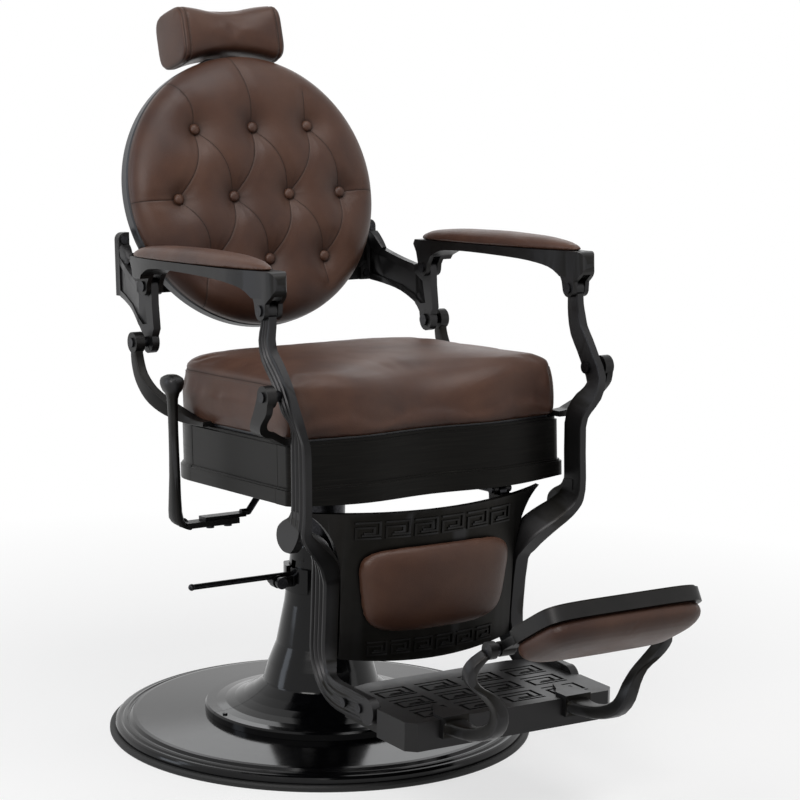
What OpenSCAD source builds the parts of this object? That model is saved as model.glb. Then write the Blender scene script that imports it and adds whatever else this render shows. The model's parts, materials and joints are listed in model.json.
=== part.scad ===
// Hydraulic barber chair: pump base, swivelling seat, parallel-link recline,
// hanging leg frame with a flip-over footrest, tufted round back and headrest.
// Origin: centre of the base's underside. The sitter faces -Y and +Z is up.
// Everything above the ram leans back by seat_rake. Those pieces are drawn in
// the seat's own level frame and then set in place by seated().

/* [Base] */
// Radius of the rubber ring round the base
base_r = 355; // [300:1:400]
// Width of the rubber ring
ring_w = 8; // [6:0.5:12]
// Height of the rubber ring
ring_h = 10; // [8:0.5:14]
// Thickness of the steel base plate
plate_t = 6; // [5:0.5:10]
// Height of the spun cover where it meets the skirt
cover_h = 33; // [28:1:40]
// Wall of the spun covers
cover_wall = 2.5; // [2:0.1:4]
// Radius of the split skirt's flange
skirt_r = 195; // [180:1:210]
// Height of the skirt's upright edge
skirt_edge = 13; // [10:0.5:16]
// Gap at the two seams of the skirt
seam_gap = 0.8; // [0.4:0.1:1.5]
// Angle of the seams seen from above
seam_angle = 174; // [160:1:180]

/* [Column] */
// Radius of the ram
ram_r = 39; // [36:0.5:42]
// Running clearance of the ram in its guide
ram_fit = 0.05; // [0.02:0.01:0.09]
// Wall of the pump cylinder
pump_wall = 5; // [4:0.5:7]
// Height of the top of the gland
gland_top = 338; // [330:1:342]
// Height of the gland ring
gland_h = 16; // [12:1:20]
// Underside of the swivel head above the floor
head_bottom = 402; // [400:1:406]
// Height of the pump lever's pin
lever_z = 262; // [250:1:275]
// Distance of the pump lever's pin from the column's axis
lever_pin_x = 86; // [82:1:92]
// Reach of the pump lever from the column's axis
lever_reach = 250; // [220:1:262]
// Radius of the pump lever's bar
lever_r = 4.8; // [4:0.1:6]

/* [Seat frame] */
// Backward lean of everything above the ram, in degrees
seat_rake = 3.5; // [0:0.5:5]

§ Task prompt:
Word for word, reproduce the listing above from its start up to and including the line that has "place by seated().". Give only those lines.

§ Output below:
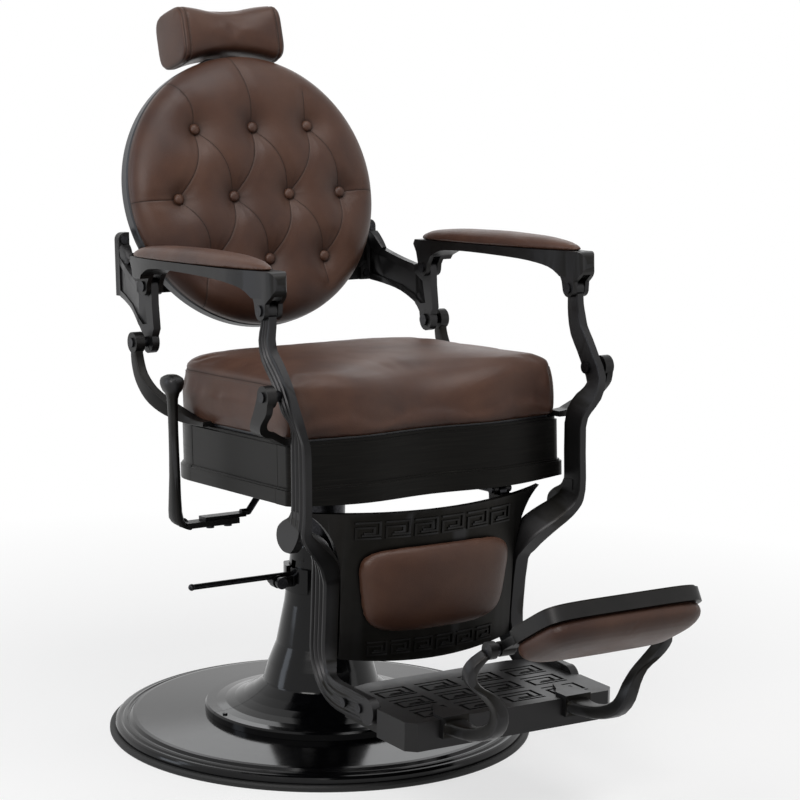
What OpenSCAD source builds the parts of this object? That model is saved as model.glb. Then write the Blender scene script that imports it and adds whatever else this render shows. The model's parts, materials and joints are listed in model.json.
=== part.scad ===
// Hydraulic barber chair: pump base, swivelling seat, parallel-link recline,
// hanging leg frame with a flip-over footrest, tufted round back and headrest.
// Origin: centre of the base's underside. The sitter faces -Y and +Z is up.
// Everything above the ram leans back by seat_rake. Those pieces are drawn in
// the seat's own level frame and then set in place by seated().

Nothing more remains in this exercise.